— Я не мог ее успокоить, — сказал Франсуа. — Я уговаривал ее сесть, накинул ей на плечи свою куртку. Все было напрасно. «Завтра будет очная ставка, — стуча зубами, повторяла она, — он меня обвинит, обвинит и будет прав!» Казалось, у нее помутился разум. И тогда я сделал то, чего никогда себе не прощу. Я вынул пузырек с лекарством, чтобы дать ей таблетку. Она вдруг успокоилась и сказала: «Оставь. Я выпью перед сном». Я предложил ей вместе пообедать. Она согласилась и сказала даже, что пойдет подкраситься и переодеться. В ресторане Огюста вела себя совершенно нормально. Правда, почти не тронула еду, но говорила обо всем спокойно. Перед своим домом она произнесла: «Спасибо, Франсуа. Большое спасибо». Я спросил, не хочет ли она, чтобы я пошел в полицию с ней. «Нет, Франсуа, не надо», — ответила Огюста. Распрощавшись с ней, я почувствовал гордость, что сумел ее все-таки утешить. Господи, как это страшно! — Он помолчал. — Скажите, она была права, считая себя виновной?
— Нет, совсем нет, — сказал Пикар и обратился к Бело: — У вас есть вопросы?
Бело отрицательно покачал головой.
Франсуа машинально встал с кресла. У него было еще более безнадежное выражение, чем тогда, когда он входил в кабинет.
Пикар указал на Трюфло.
— Не будете ли вы так любезны пойти с этим господином и сообщить ему свои анкетные данные? Может быть, вы еще будете нам нужны как свидетель. Спасибо, что пришли по собственной инициативе.
— Во время наших международных конференций, — сказал Пикар Бело, когда они остались одни, — я часто встречал итальянца, который, сталкиваясь с глупостью преступника, жертвы или полицейского, всегда говорил: «От такой глупости умирают». Бедная Огюста явилась тому примером. Когда я думаю, что готов был небо и землю перевернуть, чтобы понять смысл этого «итак…», мне хочется ногами топать от ярости. Сколько времени погублено зря!
— У меня другая точка зрения, — сказал Бело. — Меня поразило, какое глубокое чувство питали обе покойницы к Жан-Марку. Он лгун, эгоист, слюнтяй, но не лишен некоего обаяния. И женщины ему достались необыкновенные.

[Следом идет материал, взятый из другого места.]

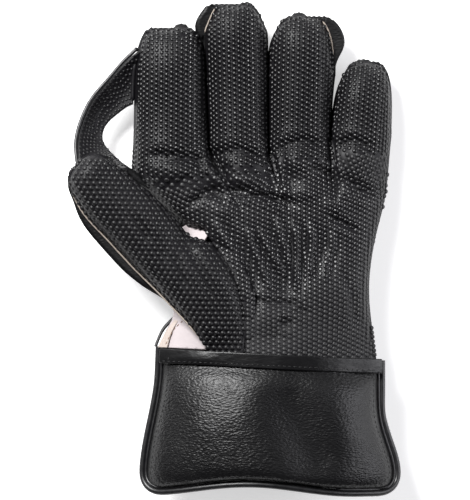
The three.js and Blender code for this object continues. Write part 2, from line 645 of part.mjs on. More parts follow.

— Особенно мадемуазель Сарразен! — воскликнул Пикар. — Мошенница, аферистка высшего класса! Кстати, с минуты на минуту здесь будет пресса.
— Я думаю, Жан-Марк не врет, утверждая, что Югетта Сарразен хотела покончить с фальшивками вне зависимости от того, чем она руководствовалась, вступая с ним в связь, — заметил Бело. — Это и стало причиной ее смерти.
Пикар с преувеличенным почтением склонил голову.
— Твоей интуиции не может надивиться вся наша «большая семья». Хорошо бы еще к рассуждениям прибавить хоть одно вещественное доказательство.
— Две необычные женщины, — сам себе сказал Бело. — Не считая бабушку, — прибавил он, помолчав.
XI
Лион вторгается в Париж, а Париж врывается на Монмартр
1
За всю ночь в поезде бабушка ни на минуту не заснула, хотя все время притворялась спящей, чтобы не встречаться глазами с господином Шенелоном, чей взгляд при свете ночника казался безумным. Несколько часов назад он без плаща и шляпы ворвался в квартиру на улице Дюмон, крича на весь дом: «Госпожа Берже! Госпожа Берже! Огюста убила эту женщину и сама отравилась!» На пороге за его спиной стоял комиссар Тевене, тот самый, который позволил ей увидеться с внуком и теперь счел своим долгом проводить на улицу Дюмон несчастного отца. «Не говорите так, господин Шенелон! — повторял он. — Слова этого несчастного ребенка не имеют значения! Скажите ему это, госпожа Берже, скажите!» Бедный Шенелон! До чего человек может дойти, как низко упасть! Человек с таким положением, важная птица! И что же? Кусал руки, никого и ничего не слушал, твердя без конца: «Моя жена этого не переживет!» Переживет. У нее брат — врач. Может, и грех так думать, но Эмилии от этой смерти полегчало. Оплакивая Огюсту, она сравнивала свое горе с еще большим горем мадам Шенелон.